The Federal Court (FCA) said:
58 By ground 2, the applicant contends that the Tribunal:
(a) failed to read, identify, understand and evaluate the applicant’s representations – and/or failed to consider the applicant’s clearly articulated arguments – that the cancellation decision should be revoked because:
(i) he faced a risk of physical and/or psychological harm in South Sudan; and/or
(ii) the risk of physical and/or psychological harm to the applicant constituted an impediment to removal pursuant to para 9.2 of Direction 99; or
(b) misconstrued or misapplied para 9.2 of Direction 99.
In relation to Ground 2, the FCA said:
84 In its reasons, the Tribunal accepted (at [130], somewhat reluctantly) that the applicant would be at risk of harm if removed to South Sudan, and concluded that this is a factor that weighs in favour of revocation of the cancellation decision. However, the Tribunal gave that consideration “less weight” for the reason that it is open for the applicant to make a protection visa application. That is not a logical, or lawful, basis upon which to discount the weight to be given to the risk of harm.
Some of the questions to the Federal Court (FCA) were as follows:
Question 1: Does the term “neutral weight”, as used by the Tribunal, convey that the consideration weighs neither for nor against revocation of the cancellation of the visa, being the ordinary meaning of such term?
Question 2: Can it be said that a direction given under s 499(1) of the Migration Act 1958 (Cth) "provides no more than guidance on the exercise of discretionary powers and that directions cannot compel a repository of a power to reach a particular outcome, or compel specific weight to be given to a particular matter if, in the individual circumstances of the case, the administrative decision-maker’s view is that different weight should be given to a particular matter"?
Question 3: Can it be said that, while para 8.3(4)(a)(i) of Direction 99 "stipulates that “considerable weight should be given to the fact that a non-citizen has been ordinarily resident in Australia during and since their formative years”, read in context the stipulation should be understood as a direction concerning the relative weight of the consideration as opposed to its absolute weight"?

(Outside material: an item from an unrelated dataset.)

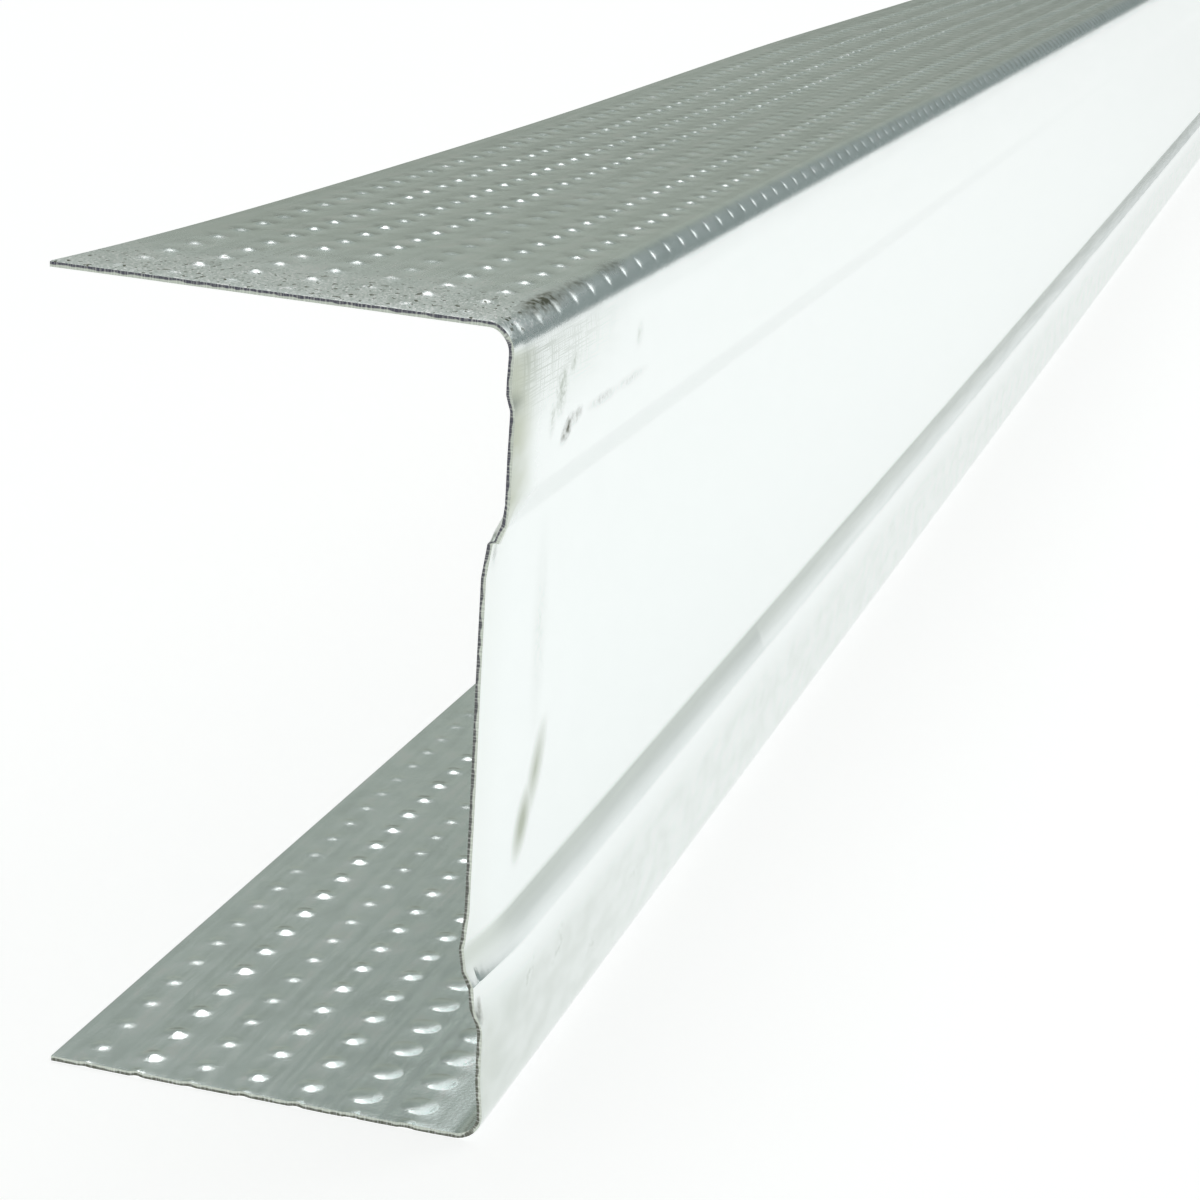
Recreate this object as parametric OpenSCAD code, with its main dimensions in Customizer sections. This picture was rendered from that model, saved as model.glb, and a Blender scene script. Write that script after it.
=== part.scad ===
// Roll-formed steel track (floor and ceiling runner) for a drywall partition, cut square
// at both ends. The length runs along X. The web stands upright with its outer face
// toward -Y, both flanges point toward +Y, and the lower flange lies on the floor.

/* [Track] */
// Length of the piece of stock
track_length = 3000; // [300:10:6000]
// Height over the web, from the outer face of one flange to that of the other
web_height = 70; // [50:1:150]
// Width of a flange, from the web's outer face to the cut lip
flange_width = 40; // [25:1:60]
// Thickness of the zinc-coated sheet
sheet_thickness = 0.5; // [0.4:0.05:0.9]
// Radius on the inside of the two corner bends
corner_radius = 2; // [0.8:0.1:3]
// How far the lip of the upper flange has sprung up from square
lip_rise = 1; // [0:0.1:3]

/* [Stiffening recess in the web] */
// Depth of the recessed panel below the web's outer face
recess_depth = 1.6; // [1:0.1:3]
// Width of the flat strip left beside each flange, from the flange's outer face
edge_strip = 14; // [8:0.5:18]
// Height taken by the slope between a strip and the panel
slope_height = 3.8; // [3:0.1:6]
// Radius on the inside of the bends at both ends of a slope
slope_radius = 0.8; // [0.5:0.1:1]

/* [Hidden] */
$fn = 96;

// Outer radius of a corner bend, which is also how far its centre lies from both faces
corner_outer = corner_radius + sheet_thickness;
slope_outer = slope_radius + sheet_thickness;
// Height at which a slope ends and the recessed panel begins
panel_foot = edge_strip + slope_height;
// Lean of a slope that steps in by recess_depth over slope_height between two equal bends
bends_across = slope_radius + slope_outer;
slope_lean = atan2(slope_height, bends_across - recess_depth)
    - acos(bends_across / norm([slope_height, bends_across - recess_depth]));

// Points along an arc of the given centre and radius, between two directions in degrees
function arc(centre, radius, from, to, steps = 6) =
    [for (step = [0:steps])
        let (angle = from + (to - from) * step / steps)
        centre + radius * [cos(angle), sin(angle)]];

// A quarter-round bend of the sheet, which fills the corner nearest the local origin
module corner_bend() {
    intersection() {
        translate([corner_outer, corner_outer]) difference() {
            circle(corner_outer);
            circle(corner_radius);
        }
        square(corner_outer);
    }
}

// The sheet between an edge strip and the panel, which bends in, leans and bends back
module slope() {
    foot = [slope_outer, edge_strip];
    head = [recess_depth - slope_radius, panel_foot];
    polygon(concat(
        arc(foot, slope_radius, 180, 180 - slope_lean),
        arc(head, slope_outer, -slope_lean, 0),
        arc(head, slope_radius, 0, -slope_lean),
        arc(foot, slope_outer, 180 - slope_lean, 180)));
}

// One side of the section's web, from the corner bend to the foot of the panel
module web_side() {
    corner_bend();
    translate([0, corner_outer]) square([sheet_thickness, edge_strip - corner_outer]);
    slope();
}

// The recessed panel between the two sides of the web
module panel() {
    translate([recess_depth, panel_foot])
        square([sheet_thickness, web_height - 2 * panel_foot]);
}

// A flange from its corner bend to its lip, which lies higher by the given rise
module flange(rise) {
    polygon([[corner_outer, 0], [flange_width, rise],
        [flange_width, rise + sheet_thickness], [corner_outer, sheet_thickness]]);
}

// The whole section, with the web's outer face on the left and the floor at the bottom
module section() {
    web_side();
    panel();
    translate([0, web_height]) mirror([0, 1]) web_side();
    flange(0);
    translate([0, web_height - sheet_thickness]) flange(lip_rise);
}

// The track, one strip of sheet bent to its section and cut to length
module track() {
    color("gainsboro")
        rotate([90, 0, 90])
            linear_extrude(track_length, center = true)
                translate([-flange_width / 2, 0])
                    section();
}

track();
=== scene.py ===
import math

import bpy
import numpy as np
from mathutils import Matrix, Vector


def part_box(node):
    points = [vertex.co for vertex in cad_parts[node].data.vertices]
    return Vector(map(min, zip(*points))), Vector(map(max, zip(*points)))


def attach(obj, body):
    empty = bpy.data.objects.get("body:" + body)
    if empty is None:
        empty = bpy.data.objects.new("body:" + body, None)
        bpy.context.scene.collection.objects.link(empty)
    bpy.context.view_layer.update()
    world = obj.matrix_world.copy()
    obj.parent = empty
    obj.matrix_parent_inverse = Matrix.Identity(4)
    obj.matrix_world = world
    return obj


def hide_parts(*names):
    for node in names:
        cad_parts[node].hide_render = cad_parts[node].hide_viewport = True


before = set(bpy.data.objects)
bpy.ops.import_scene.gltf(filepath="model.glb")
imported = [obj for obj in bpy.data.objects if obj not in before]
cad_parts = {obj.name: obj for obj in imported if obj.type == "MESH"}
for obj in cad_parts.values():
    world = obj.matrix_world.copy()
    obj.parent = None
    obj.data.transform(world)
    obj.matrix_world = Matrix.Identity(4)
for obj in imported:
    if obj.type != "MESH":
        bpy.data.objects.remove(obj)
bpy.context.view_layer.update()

MM = 0.001

# The section's own sizes, as the solid track has them
SHEET = 0.5 * MM
CORNER_RADIUS = 2.0 * MM
CAD_LIP_RISE = 1.0 * MM
EDGE_STRIP = 14.0 * MM
SLOPE_HEIGHT = 3.8 * MM
SLOPE_RADIUS = 0.8 * MM
RECESS_DEPTH = 1.6 * MM

# How far the upper lip stands above square: the rise that the section is drawn with, a flare
# at each cut that dies out along its reach, a dip behind it, and a spring further in
LIP_RISE = 0.2 * MM
LIP_FLARE = 1.16 * MM
FLARE_REACH = 32.0 * MM
LIP_DIP = 0.4 * MM
LIP_SPRING = 1.05 * MM
SPRING_START = 110 * MM
SPRING_REACH = 170 * MM

low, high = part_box("track")
LENGTH = high.x - low.x
FLANGE = high.y - low.y
WEB = high.z - low.z - CAD_LIP_RISE

# The dimples lie on a square grid, in tiles of one dimple each
PITCH = 5.0 * MM
COLUMNS = 600
DIMPLE_ROWS = 7
DIMPLE_RADIUS = 1.2 * MM
DIMPLE_HEIGHT = 0.27 * MM
# Where each flange's first whole column of tiles starts, from the near end, and where its
# first row of tiles starts, from the lip. A cut column comes before the whole ones.
LOWER_START = 1.1 * MM
UPPER_START = 5.1 * MM
LOWER_MARGIN = 0.7 * MM
UPPER_MARGIN = 2.2 * MM
# A dimple that the shear went through is smaller and was pressed flatter
CUT_DIMPLE_RADIUS = 0.8 * MM
CUT_DIMPLE_SHARE = 0.6

# The cross dents in the corner bends lie a little past the middle, on the flange's side
DENT_HALF_WIDTH = 0.6 * MM
DENT_HALF_LENGTH = 0.55 * MM
DENT_DEPTH = 0.11 * MM
DENT_FADE = 0.4 * MM
DENT_OFFSET = 0.2 * MM

# How far below the upper bend the web begins to lean into it, and how far the bend then
# cuts its corner
EASING = 1.8 * MM
EASING_DEPTH = 0.28 * MM

# Where the web's part of the mesh meets each flange's, measured from the end of the bend
LOWER_SEAM = 0.5 * MM
UPPER_SEAM = 0.15 * MM

# The waves that rolling leaves in the web, and how far from the bends they begin
SWAY_DEPTH = 0.10 * MM
SWAY_MARGIN = 12 * MM

# The sheared ends: the narrow last band of the mesh, the edge that the blade rolled over,
# which is less on the inner side, and how far in the cut line's straying is felt
EDGE_BAND = 0.3 * MM
ROLLOVER_BAND = 0.1 * MM
ROLLOVER = 0.05 * MM
INNER_ROLLOVER = 0.3
WAVER_REACH = 2.4 * MM

# Faces that meet at more than this many degrees keep a sharp edge
SHARP_ANGLE = 40

# Two places along the track or across the sheet are the same within this distance
SAME = 1e-7
# The inner side of the sheet takes its grain from this much further along and across
GRAIN_SHIFT = 300 * MM


# ---------------------------------------------------------------------------------------
# The bent sheet
# ---------------------------------------------------------------------------------------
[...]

Question 4: Does the consideration described in para 8.3(4)(a)(i) of Direction 99 merely bear upon the weight to be given to the other ties described in para 8.3(4), meaning it is not a standalone consideration?
Question 5: Can it be said that the risk of harm to the applicant from violence and crime upon removal to South Sudan is not reduced by reason that the applicant may make a protection visa application, as such an application may be refused? In other words, should Plaintiff M1 be distinguished?
Question 6: Do the following findings by the Tribunal support a conclusion that the Tribunal took into account the applicant’s alcohol addiction when considering impediments to removal: "the applicant’s history of alcohol abuse and relapses was well documented in evidence before the Tribunal; it was a matter that was potentially relevant to numerous Direction 99 considerations; the Tribunal engaged in a lengthy discussion of the applicant’s history of alcohol abuse and relapses; and the Tribunal found, in the context of the risk of re-offending, that the applicant will not refrain from using alcohol in the future"?
Question 7: The Tribunal found that the weight to be given to the applicant’s ongoing detention was reduced because of the risk that the applicant poses to the community if he’s released from detention. Was that finding based on a misunderstanding of the lawful purposes of immigration detention, in that the protection of the Australian community from the risk of the applicant re-offending is not one of such lawful purposes?